Lansky was closed-mouth about his business, even with family members. Up until she was 13, Lombardo thought her father was a salesman. She learned the truth when she saw a newspaper story about congressional hearings on organized crime conducted in the public eye by Tennessee Sen. Estes Kefauver.
One of those hearings was held at the federal courthouse in downtown Tampa in December 1950. Among the committee’s conclusions in a report released in May 1951, was that there were two major crime syndicates in the country, and one was headed by Lansky, Frank Costello and Joe Adonis.
“My grandfather never sat down and discussed organized crime with me one day of my life,” Rapoport said.
And the dutiful grandson had enough respect and smarts not to ask Lansky about his business. Still, he heard the stories from his mother and Lansky’s friends — “a bunch of old retired guys playing pinochle in Miami Beach.”
One thing they did discuss was education and Rapoport’s future. Though Lansky was renowned as a math whiz — legend has it he could mentally recalculate players’ batting averages after every at-bat — he finished only sixth grade.
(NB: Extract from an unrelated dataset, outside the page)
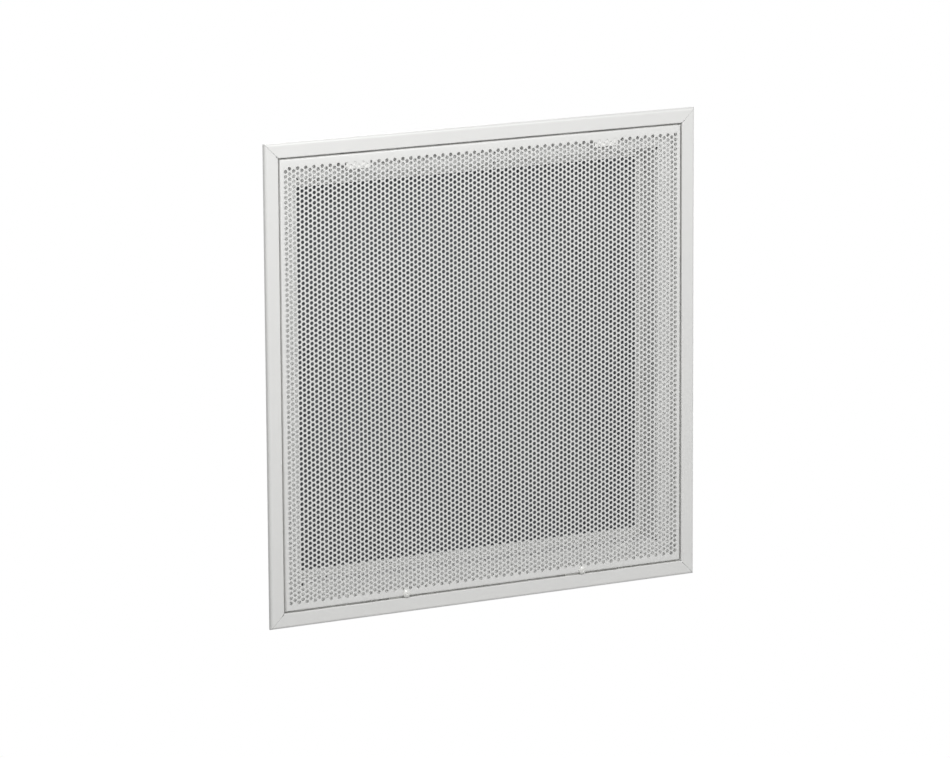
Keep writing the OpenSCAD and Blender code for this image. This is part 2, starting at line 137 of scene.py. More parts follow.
class GrilleFace(bpy.types.PropertyGroup):
    """Sizes of the perforated face of the door"""

    columns: IntProperty(
        name="Columns", description="Columns of holes across the door", default=100, min=3,
    )
    rows: IntProperty(name="Rows", description="Holes in each column", default=86, min=1)
    column_spacing: length("Column spacing", "Distance between two columns", 5.556)
    hole_pitch: length("Hole pitch", "Distance between two holes of a column", 6.35)
    hole_diameter: length("Hole diameter", "Diameter of each hole", 4.76)
    drop: length("Drop", "How far the hole field's middle is below the door's middle", 0.8)
    sheet: length("Sheet", "Thickness of the steel sheet", 1.0)


class GrilleFolds(bpy.types.PropertyGroup):
    """Sizes of the folded edges of the door and of the latch notches in them"""

    radius: length("Fold radius", "Outside radius of the folds", 1.8)
    depth: length("Fold depth", "Depth of the folded edges behind the face", 9.0)
    latch_x: length("Latch place", "Distance of each latch from the middle of the door", 126.35)
    tongue_notch: length("Tongue notch", "Width of the notch for a latch tongue", 23.0)
    tongue_depth: length("Tongue depth", "Depth behind the face at which the notch starts", 2.9)
    button_x: length("Button place", "Distance of a button from the middle of its tongue", 11.8)
    stem_notch: length("Stem notch", "Width of the notch for the stem of a button", 4.6)
    stem_height: length("Stem height", "Height of the notch for the stem of a button", 5.4)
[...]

Lombardo claimed her father read the encyclopedia, cover to cover.
“Everything with him was education: ‘What are you reading?’” Rapoport recalled. “He was very big on history, big on reading about famous people in history.”
In a January 1971 letter, Lansky told his grandson he wanted Rapaport and his mother to visit him in Israel, where Lansky was living to avoid testifying in a tax evasion case.
“But I don’t want you to pick a time when you will lose school days. That would be wrong,” Lansky wrote. “School is too important at your age. Now, I don’t know how fully convinced you are of the importance of learning, but in due time you will realize the importance of school.”
During high school, Rapoport worked summers at stables in Pennsylvania and New York where his father, Marvin Rapoport, kept his show horses. Thanks to his father, the teenager got to ride $50,000 horses and meet lots of rich girls. But Rapoport and his father had a falling out, and he wasn’t allowed to ride anymore.
Exhibiting the stubborn streak he said he got from both sides of his family, Rapoport got a job as a photographer, covering the same horse shows where he used to ride.
Rappaport followed his grandfather’s advice. After attending community college in Dade County, he enrolled at the University of South Florida and got a degree in mass communications. He worked his way through his first year of college repairing pinball machines, a trade he learned from his stepfather.
Rapoport liked Tampa and decided to stay. During the late 1970s and early 1980s, he rose from bartender to general manager at the popular Tampa night spot, Mark Twain’s, at Hillsborough Avenue and Dale Mabry Highway. Today, he works as a loan officer in a local bank.
Meyer Lansky, a lifelong smoker, died at age 80 in 1983 after a long battle with cancer. Rapoport found out his grandfather had died at 2 a.m. that morning. Unable to find any commercial flights that time of the morning, Rapoport chartered a plane, landing in Miami at 5 a.m.
Though Lansky was rumored to have tens of millions of dollars stashed in bank accounts around the world, his heirs got much less. Rapoport and his mother blame duplicitous lawyers and accountants.
Sandi Lombardo still visits her father’s grave every year on the anniversary of his death, Rapoport said. Anne Lansky, Sandi’s mother, and Sandi’s brother Buddy, are also buried there.
In a September 1971 letter to Rapoport, Lansky laid out the maxims he hoped would guide his grandson in life:
“When you lose your money, you lose nothing; when you lose your health, you lose something; when you lose your character, you lose everything.”